How I first came across this moment? I remember it like yesterday. It was June 22, 2009. The day before, I flew up from Birmingham to meet with my then-Congressman and do some mild sightseeing in my first ever trip to Washington. The 30-hour stay in DC was the first leg of a 7-day, 3-city trip that included my New York City debut and a long overdue return to Chicago. But the DC leg got off to a bad start when I woke up late, missed my flight, and my luggage got lost on the next flight. It put me behind the entire time. I was supposed to meet a poet friend a couple of hours after arriving in DC but that fell through when my luggage got lost.
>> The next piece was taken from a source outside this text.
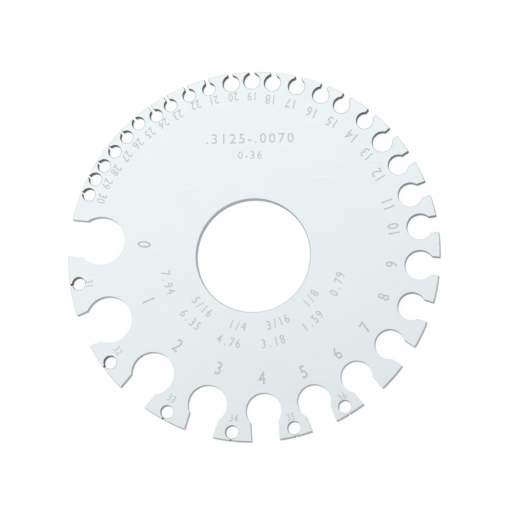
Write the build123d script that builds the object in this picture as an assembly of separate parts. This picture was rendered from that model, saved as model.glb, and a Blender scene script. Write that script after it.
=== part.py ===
from build123d import *
import os
from math import sqrt

# A round sheet metal gauge: one ground steel plate with thirty-seven notches, one for each gauge
# from 0 to 36. It lies with its back face on z = 0 and its numbered face up. The origin is on the
# axis of the centre hole, +X points right and +Y up as the numbered face is looked at.

INCH = 25.4
DISC_DIAMETER = 3.125 * INCH
THICKNESS = 0.09375 * INCH
CENTRE_HOLE_DIAMETER = 0.953125 * INCH
CENTRE_HOLE_CHAMFER = 0.2
RIM_CHAMFER = 0.15

# The standard gives each gauge as the weight of a square foot of iron sheet, in ounces. An inch
# of thickness weighs 640 ounces. Between the gauges listed here the weight falls in even steps.
OUNCES_PER_INCH = 640
STANDARD_OUNCES = ((0, 200), (1, 180), (14, 50), (16, 40), (20, 24), (26, 12), (31, 7), (36, 4.5))

# One row a gauge, from gauge 0 on: the notch's bearing in degrees, anticlockwise from +X, the
# depth of its relief hole's centre below the rim, and the relief drill in 64ths of an inch.
# Gauges 0 to 30 run round the plate in order. The slits of 31 to 36 sit in the teeth between the
# first seven slots.
NOTCHES = (
    (173.5, 6.80, 26),
    (203.2, 6.10, 25),
    (229.3, 6.85, 23),
    (252.9, 6.55, 21),
    (273.8, 6.50, 19),
    (292.4, 5.90, 18),
    (309.9, 5.60, 17),
    (326.1, 4.90, 16),
    (341.2, 4.20, 15),
    (355.7, 4.25, 16),
    (8.9, 3.85, 14),
    (20.4, 4.05, 13),
    (31.4, 3.45, 11),
    (41.0, 3.20, 11),
    (50.2, 2.50, 9),
    (59.5, 2.50, 9),
    (67.2, 2.45, 9),
    (75.7, 2.20, 9),
    (83.7, 2.25, 9),
    (90.5, 1.95, 9),
    (97.3, 2.15, 9),
    (104.8, 2.35, 7),
    (111.6, 2.20, 7),
    (118.5, 2.40, 7),
    (124.3, 2.65, 7),
    (130.4, 1.60, 7),
    (136.2, 2.00, 7),
    (142.3, 2.10, 7),
    (148.1, 1.95, 7),
    (153.3, 1.70, 7),
    (158.7, 1.80, 7),
    (188.3, 1.95, 7),
    (216.3, 1.85, 7),
    (241.0, 1.85, 7),
    (263.1, 1.85, 7),
    (283.2, 1.85, 7),
    (300.8, 1.85, 7),
)
DRILL_STEP = INCH / 64

# The corners where a slot opens into its relief hole are stoned blunt, by less where the slot's
# wall is short.
NECK_RADIUS = 0.25
NECK_SHARE_OF_WALL = 0.5

RIM_RADIUS = DISC_DIAMETER / 2


def slot_width(gauge):
    """Thickness of the sheet that just enters this gauge's slot."""
    spans = zip(STANDARD_OUNCES, STANDARD_OUNCES[1:])
    (low, low_ounces), (high, high_ounces) = next(span for span in spans if gauge <= span[1][0])
    step = (high_ounces - low_ounces) / (high - low)
    ounces = low_ounces + step * (gauge - low)
    return ounces / OUNCES_PER_INCH * INCH


def notch(gauge):
    """Outline that is cut away for one gauge: a relief hole and a parallel slot out past the rim."""
    bearing, relief_depth, relief_drill = NOTCHES[gauge]
    width = slot_width(gauge)
    relief_radius = relief_drill * DRILL_STEP / 2
    relief_centre = RIM_RADIUS - relief_depth
    slot_length = 2 * relief_depth
    neck = relief_centre + sqrt(relief_radius**2 - (width / 2) ** 2)
    relief = Pos(relief_centre, 0) * Circle(relief_radius)
    slot = Pos(relief_centre + slot_length / 2, 0) * Rectangle(slot_length, width)
    outline = relief + slot
    neck_corners = outline.vertices().sort_by(Axis.X)[:2]
    blunting = min(NECK_RADIUS, NECK_SHARE_OF_WALL * (RIM_RADIUS - neck))
    return Rot(0, 0, bearing) * fillet(neck_corners, blunting)


def turned_blank():
    """The disc before its notches are cut: bored, with its rim and its bore chamfered on both faces."""
    disc = extrude(Circle(RIM_RADIUS) - Circle(CENTRE_HOLE_DIAMETER / 2), THICKNESS)
    circles = disc.edges().filter_by(GeomType.CIRCLE).group_by(SortBy.RADIUS)
    disc = chamfer(circles[-1], RIM_CHAMFER)
    circles = disc.edges().filter_by(GeomType.CIRCLE).group_by(SortBy.RADIUS)
    return chamfer(circles[0], CENTRE_HOLE_CHAMFER)


def gauge_plate():
    """The whole gauge: the turned blank with every notch cut right through it."""
    notches = [notch(gauge) for gauge in range(len(NOTCHES))]
    return turned_blank() - [extrude(outline, THICKNESS) for outline in notches]


os.makedirs("parts", exist_ok=True)
export_step(gauge_plate(), "parts/gauge_plate.step")
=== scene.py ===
from math import atan2, cos, degrees, pi, radians, sin

import bmesh
import bpy
from mathutils import Matrix, Vector


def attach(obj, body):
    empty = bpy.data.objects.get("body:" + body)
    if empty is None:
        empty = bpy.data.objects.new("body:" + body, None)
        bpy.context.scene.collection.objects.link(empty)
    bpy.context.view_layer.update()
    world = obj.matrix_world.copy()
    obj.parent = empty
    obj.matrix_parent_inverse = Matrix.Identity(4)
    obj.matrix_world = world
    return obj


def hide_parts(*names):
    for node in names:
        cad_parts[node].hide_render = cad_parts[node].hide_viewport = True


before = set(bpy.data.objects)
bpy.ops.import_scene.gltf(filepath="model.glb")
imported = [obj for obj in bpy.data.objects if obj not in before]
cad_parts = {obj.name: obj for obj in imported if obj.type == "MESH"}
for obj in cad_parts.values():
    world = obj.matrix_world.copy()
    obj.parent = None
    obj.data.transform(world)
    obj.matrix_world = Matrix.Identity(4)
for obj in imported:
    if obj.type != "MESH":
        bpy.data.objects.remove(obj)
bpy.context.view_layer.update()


# The plate: one disc of steel sheet, 3/32 in thick, bored and turned, with 37 notches sawn, milled
# and drilled into its rim. The sharp corners that the cutters leave are broken with a stone. The
# notch walls carry a painted shade for the shadow that a narrow notch holds, from 1 in the shallow
# ones to 0 in the deep ones.
MM = 0.001
RIM_RADIUS = 39.6875 * MM
THICKNESS = 2.38125 * MM
RIM_BAND = 0.1 * MM
BORE_REACH = 20 * MM
EDGE_BREAK = 0.07 * MM
SHALLOW_NOTCH = 4.5 * MM
DEEP_NOTCH = 9.0 * MM
PAINTED_LIT_WITHIN = 35
PAINTED_LIT_SHADE = 0.35
SLIT_LENGTH = 0.5 * MM
SOLDER = 1e-7
FLAT_WITHIN = radians(0.4)
SHARP_FROM = radians(40)
CHAMFER, CUT, TURNED = 1, 2, 3

plate = bpy.data.objects.new("plate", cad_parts["gauge_plate"].data.copy())
bpy.context.scene.collection.objects.link(plate)
if "custom_normal" in plate.data.attributes:
    plate.data.attributes.remove(plate.data.attributes["custom_normal"])
plate.data.materials.clear()


def is_cut(face):
    """Whether a face is a wall of a notch, and not of the bore or the rim."""
    centre = face.calc_center_median()
    reach = Vector((centre.x, centre.y, 0))
    upright = abs(face.normal.z) < 0.1
    rim = reach.length > RIM_RADIUS - RIM_BAND and face.normal.dot(reach.normalized()) > 0.9
    return upright and not rim and reach.length > BORE_REACH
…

Amazingly, I happened to get back on schedule towards the end of the DC leg.  The plan was for me to catch the DC Metro Red Line from Bethesda—where I had been doing some after-lunch sightseeing—all the way to Silver Spring, where I would stop by the Discovery Channel headquarters to get my dad a souvenir. I’d then hop back on the Red Line around 4:30pm to head down to Fort Totten, where I’d transfer to the Green Line so that I could make my way to The Mall at Prince Georges to shop before hopping back on the Green Line back to Fort Totten and then the Red Line to DC Union Station in order to make my 7pm ride to New York City on the Amtrak Acela Express. However, as I was entering into Bethesda Station, my poet friend called me up and said to meet her in the U Street Corridor. Change of plans. I ended up taking the Red Line to Gallery Place and transferring on the Green Line to U Street. As it turns out, her calling me saved my life. As a person who plans out everything very meticulously, it’s certain I would’ve been on the Red Line train that was rear-ended. Even more, as had been my custom from train riding in Tokyo, I usually rode in 1 of the 2 rear cars during peak hours because of likely seat availability. That said, I could’ve been in the rear car of that train and I could’ve been seriously hurt or even killed.

What it meant to me then? I didn’t find out what really happened until I got like 20 messages and 80 notifications on my then-Facebook page from friends that were Stateside and back in Japan asking if I was OK. A couple of hours earlier, I had put “about to hop on the DC Red Line” in my status. I had been wondering why none of the Red Line trains were coming when I got back to Gallery Place to head to Union Station. I ended up walking from Gallery Place to Union Station area hotel and that’s when my father called to tell me all the particulars. I remember my conversation with him as I was on the Acela Express and telling him that I was supposed to be on those trains. I noted that day and in the days to follow that the fact that I was late in the trip up to DC saved my life. I had a reputation for being on time, down to the second, and if everything would’ve went according to schedule, I probably wouldn’t be writing this post right now. My story probably would be finished. The fact that my friend—my sole contact in DC at the time—diverted my schedule, it still resonates with me.

What it means to me now? The really ironic thing about that whole scenario looking back on it 4 ½ years later is that me and that poet friend kind of fell off…nothing acrimonious or anything, just growing apart. But that moment she called me, I still remember it. I still thank God for it. It’s one of my testimonies that God is real and that He really does answer prayers and that the “exceeding abundantly above all that we ask or think” part in the Bible is real.